Any annexation of rural fire district land would be governed by the 1973 Act. Any annexation procedure involving rural fire district land undertaken pursuant to any other Montana annexation law would be inconsistent with the prohibition contained in section 11-519(2)(d).

The City contends the district court judgment of October 10, 1974, enjoining the City from attempting any annexation procedure of whatever kind or character of any land within the boundaries of the Missoula Fire District, prevents the annexation of such rural fire district land even when the property owners in that area desire such annexation. This is true only as long as the land remains in the rural fire district. Section 11-2008, R.C.M. 1947, sets forth a procedure for withdrawing land from a rural fire district. Once the land is withdrawn annexation may proceed if the statutory annexation requirements are met. In the spring of 1975, Missoula Fire District land was removed from the rural fire district and annexed to the City.

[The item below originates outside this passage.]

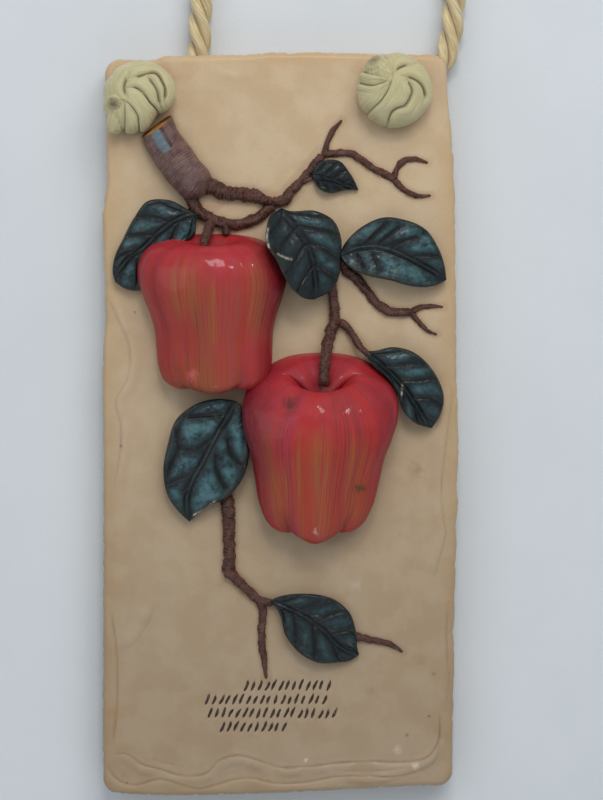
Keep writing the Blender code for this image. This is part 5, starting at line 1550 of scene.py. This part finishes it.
def closed_leaf(name, x, z, rise, values):
    """Closes the blade with two rings at its rim and a lower face in the slab.

    Each value is given for the upper face, with one number for all that lies below it.
    """
    index = np.arange(x.size).reshape(x.shape)
    rim = np.concatenate([index[:, 0], index[-1, 1:], index[-2::-1, -1], index[0, -2:0:-1]])
    upper = np.stack([x, z, rise], axis=-1).reshape(-1, 3)
    middle = upper[:, :2].mean(axis=0)
    edge_places = upper[rim]
    outward = edge_places[:, :2] - middle
    outward = outward / np.maximum(np.linalg.norm(outward, axis=1), 1e-6)[:, None]
    rings = [upper]
    for outset, drop in RIM_RINGS:
        rings.append(np.column_stack([edge_places[:, :2] + outward * outset, edge_places[:, 2] - drop]))
    lower = upper.copy()
    lower[:, :2] = middle + (lower[:, :2] - middle) * FOOT_SHARE
    lower[:, 2] = -RELIEF_SINK
    rings.append(lower)
    count = len(rim)
    starts = np.cumsum([0] + [len(ring) for ring in rings])
    loops = [rim, starts[1] + np.arange(count), starts[2] + np.arange(count), starts[3] + rim]
    faces = bridged(*x.shape, closed_ring=False)
    faces += [[starts[3] + corner for corner in reversed(face)] for face in faces]
    for outer, inner in zip(loops, loops[1:]):
        faces += joined(outer, inner)
    everything = np.vstack(rings)
    below = len(everything) - len(upper)
    kept = {key: np.append(value.ravel(), np.full(below, rest)) for key, (value, rest) in values.items()}
    return make_mesh(name, world(*everything.T), faces, kept)


material, tree, shader = new_material("leaf_paint", 0.33, 0.25)
shader.inputs["Specular IOR Level"].default_value = 0.35
colour = mottle(tree, rgb(18, 27, 30), rgb(30, 36, 33), 0.12, 0.6)
colour = dry_brush(tree, colour, rgb(74, 113, 118), "raised", 0.92)
colour = wash(tree, colour, rgb(9, 12, 14), "hollow", 1.0)
colour = dry_brush(tree, colour, rgb(92, 74, 52), "rim", 0.35)
# Pale paint for bare casting on one leaf and for painted highlights on the rims of the others.
colour = wash(tree, colour, rgb(214, 204, 186), "chip_and_highlight", 0.8)
tree.links.new(colour, shader.inputs["Base Color"])
grain(tree, shader, noise(tree, millimetres(tree), 1.4, 4.0), 0.0004, 0.4)
for leaf_name, leaf_facts in LEAVES.items():
    dress(make_leaf(leaf_name, *leaf_facts), material)

# %% [markdown]
# The branch and the twigs are round stems, half sunk in the slab. Their bark is ringed: fine ridges go
# round them about every millimetre, a little unevenly, with dark paint in between and a cold grey
# touch on the ridges. The thick branch is smoother and ends in a slanting cut with pale wood.

# %% Branch and twigs
RING_STEP = 0.86
RING_WANDER = 0.38
CUT_LEAN = math.radians(12)
CUT_SLOPE = 1.35
TAPER = 5.0
THIN_END = 0.95
PLAIN_RING_DEPTH = 0.27
ARM_RING_DEPTH = 0.32
BRANCH_RING_DEPTH = 0.02
# The peeled patch and the slit in the branch's bark, as lines of x and z.
PEELED = ((-41.9, 98.4), (-40.5, 95.8), (-38.0, 91.6))
SLIT = ((-39.9, 98.4), (-38.8, 96.8), (-36.1, 92.2))
SLIT_DEPTH = 0.9


def ring_form(run, turn, seed, depth):
    """Uneven ridges round a stem, and how deep each place lies between them."""
    places = np.stack([run + 0 * turn, 2.2 * np.cos(turn) + 0 * run, 2.2 * np.sin(turn) + 0 * run], axis=-1)
    phase = (run + RING_WANDER * waves(places, 5.0, seed)) / RING_STEP
    ridge = np.abs(np.sin(math.pi * phase)) ** 0.8
    strength = np.clip(0.7 + 0.7 * waves(places, 2.8, seed + 1), 0.15, 1.7)
    knobs = 0.15 * waves(places, 4.0, seed + 2) + 0.08 * waves(places, 1.4, seed + 3)
    between = np.clip((1 - 1.5 * ridge) * strength * 1.2, 0, 1)
    return depth * strength * (ridge - 0.75) + knobs * min(1.0, 5 * depth), between


def round_end(reach, radius):
    """How far a stem's radius has grown at a reach from its rounded end."""
    return np.sqrt(np.clip(1 - (1 - np.clip(reach / radius, 0, 1)) ** 2, 0.02, 1))


def make_stem(name, stations, around, ring_depth, seed, lean=0.0):
    """A ringed stem with rounded ends, or with a slanting cut at its start where it has a lean."""
    length = run_along(np.array(stations)[:, :2])[-1]
    path = smooth_through(stations, max(8, int(length / (0.27 / FINE))))
    ahead = way_along(path[:, :2])
    side = np.column_stack([ahead[:, 1], -ahead[:, 0]])
    run = run_along(path[:, :2])[:, None]
    turn = full_turn(around)[None, :]
    form, between = ring_form(run, turn, seed, ring_depth)
    radius = path[:, 3][:, None] * (1 + form)
    if path[-1, 3] < THIN_END:
        radius = radius * (0.5 + 0.5 * np.clip((length - run) / TAPER, 0, 1))
    radius = radius * round_end(length - run, 0.9 * path[-1, 3])
    if lean == 0.0:
        radius = radius * round_end(run, 0.8 * path[0, 3])
    begin = np.clip(1 - run / (2.5 * path[0, 3]), 0, 1) * math.tan(lean)
    across = radius * np.cos(turn)
    set_back = across * begin + radius * np.sin(turn) * begin * CUT_SLOPE
    x = path[:, 0][:, None] + side[:, 0][:, None] * across + ahead[:, 0][:, None] * set_back
    z = path[:, 1][:, None] + side[:, 1][:, None] * across + ahead[:, 1][:, None] * set_back
    rise = path[:, 2][:, None] + radius * np.sin(turn)
    return make_mesh(name, world(x, z, rise), capped_tube(len(path), around), {
        "hollow": between, "raised": (1 - between) ** 2, "peel": 0 * x})


def twig_material(name, base, patch, ring, ridge, roughness):
    """Bark paint, darker between the rings, lighter on them, and grey blue where the bark is peeled."""
    material, tree, shader = new_material(name, roughness, 0.12)
    colour = mottle(tree, base, patch, 0.22, 0.7)
    colour = wash(tree, colour, ring, "hollow", 0.95)
    colour = dry_brush(tree, colour, ridge, "raised", 0.5)
    colour = wash(tree, colour, rgb(98, 120, 128), "peel", 0.9)
    tree.links.new(colour, shader.inputs["Base Color"])
    grain(tree, shader, noise(tree, millimetres(tree), 1.8, 4.0), 0.0004, 0.5)
    return material


twig_paint = twig_material("twig_paint", rgb(86, 44, 28), rgb(56, 33, 26), rgb(24, 13, 10),
                           rgb(116, 84, 74), 0.5)
branch_paint = twig_material("branch_paint", rgb(106, 70, 62), rgb(76, 54, 54), rgb(30, 19, 18),
                             rgb(150, 126, 120), 0.42)
for number, (stem_name, stem_points) in enumerate(STEMS.items()):
    thick = max(point[3] for point in stem_points)
    corners = int((28 if thick > 1.5 else 20) * max(FINE, 0.7))
    ring_depth = ARM_RING_DEPTH if "arm" in stem_name else PLAIN_RING_DEPTH
    dress(make_stem(stem_name, stem_points, corners, ring_depth, 100 + 5 * number), twig_paint)

# %% [markdown]
# The thick branch is one more stem, with faint rings. Its bark is peeled off in one long patch beside
# the cut, and a slit runs along it, so both are stored as values and the slit is also pressed in.

# %% Thick branch
branch = make_stem("branch", BRANCH, int(120 * FINE), BRANCH_RING_DEPTH, 300, lean=CUT_LEAN)
branch_places = places_of(branch)[:, ::2]
peel_edge = 1.5 + 0.2 * waves(branch_places, 3.5, 9)
peel = hump(np.maximum(nearest_line(branch_places, [PEELED])[0] - peel_edge, 0), 0.45)
slit = hump(nearest_line(branch_places, [SLIT])[0], 0.55)
for vertex, depth in zip(branch.data.vertices, slit):
    vertex.co.y += SLIT_DEPTH * MM * depth
between_rings = np.zeros(len(branch_places), np.float32)
branch.data.attributes["hollow"].data.foreach_get("value", between_rings)
keep_value(branch.data, "peel", peel * (1 - slit))
keep_value(branch.data, "hollow", np.maximum(between_rings * 0.6, 1.3 * slit))
dress(branch, branch_paint)

# %% [markdown]
# The branch's cut end is pale wood, with painted shade where its two notches are. It is a thin lens over
# the slanting end, and its rings follow the same slant.


# %% Cut face of the branch
# The rings of the lens: share of the branch's radius, and how far it stands out of the cut.
CUT_RINGS = ((0.97, -0.15), (0.95, 0.05), (0.85, 0.18), (0.6, 0.26), (0.3, 0.3), (0.03, 0.31))


def cut_face():
    """A thin lens of pale wood over the branch's cut end."""
    stations = np.array(BRANCH)
    ahead = stations[1, :2] - stations[0, :2]
    ahead /= np.linalg.norm(ahead)
    side = np.array([ahead[1], -ahead[0]])
    turn = full_turn(72)
    rings = []
    for share, out in CUT_RINGS:
        across = stations[0, 3] * share * np.cos(turn)
        rough = out + 0.06 * np.sin(7 * turn + 9 * share)
        slope = (across + CUT_SLOPE * stations[0, 3] * share * np.sin(turn)) * math.tan(CUT_LEAN)
        x = stations[0, 0] + side[0] * across + ahead[0] * (slope - rough)
        z = stations[0, 1] + side[1] * across + ahead[1] * (slope - rough)
        rings.append(world(x, z, stations[0, 2] + stations[0, 3] * share * np.sin(turn)))
    # Painted shade at the two notches, on either side of the lens.
    notch_shade = hump(np.abs(np.cos(turn)) - 1.0, 0.16)
    return make_mesh("branch_cut_face", np.vstack(rings), capped_tube(len(rings), len(turn)),
                     {"hollow": np.tile(notch_shade, (len(rings), 1))})


material, tree, shader = new_material("cut_wood_paint", 0.5)
colour = mottle(tree, rgb(184, 128, 62), rgb(146, 90, 46), 0.5, 0.7)
# Painted shade in the notches.
colour = wash(tree, colour, rgb(40, 26, 22), "hollow", 1.0)
tree.links.new(colour, shader.inputs["Base Color"])
grain(tree, shader, noise(tree, millimetres(tree), 2.0), 0.0003, 0.4)
dress(cut_face(), material)

# %% [markdown]
# Last, the size of the finished model is printed beside that of the CAD solids, so that the two
# can be compared.

# %% Print the sizes
boxes = {"cad": cad_box, "visual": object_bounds()}
boxes = {name: [list(corner) for corner in box] for name, box in boxes.items()}
for name, box in boxes.items():
    print(name, "box", [[round(value, 4) for value in corner] for corner in box])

*962 The City argues that the procedure for withdrawal of rural fire district land is, for practical purposes, unavailable to property owners desiring annexation, unless they are developers with sufficient financial backing. This argument is based on the provision in section 11-2008(c) requiring the county commissioners, upon receipt of a petition for withdrawal from the requisite number of property owners, to give notice of the hearing on the petition by first class mail to each freeholder in the rural fire district. The City implies that the statute requires the petitioners to assume the costs of such mailings, thereby making the costs prohibitive. A reading of the statutory language puts the duty of mailing on the county commissioners, but that question is not before us on this appeal.

The judgments of the district court are affirmed.

DALY, JOHN C. HARRISON, HASWELL and CASTLES, JJ., concur.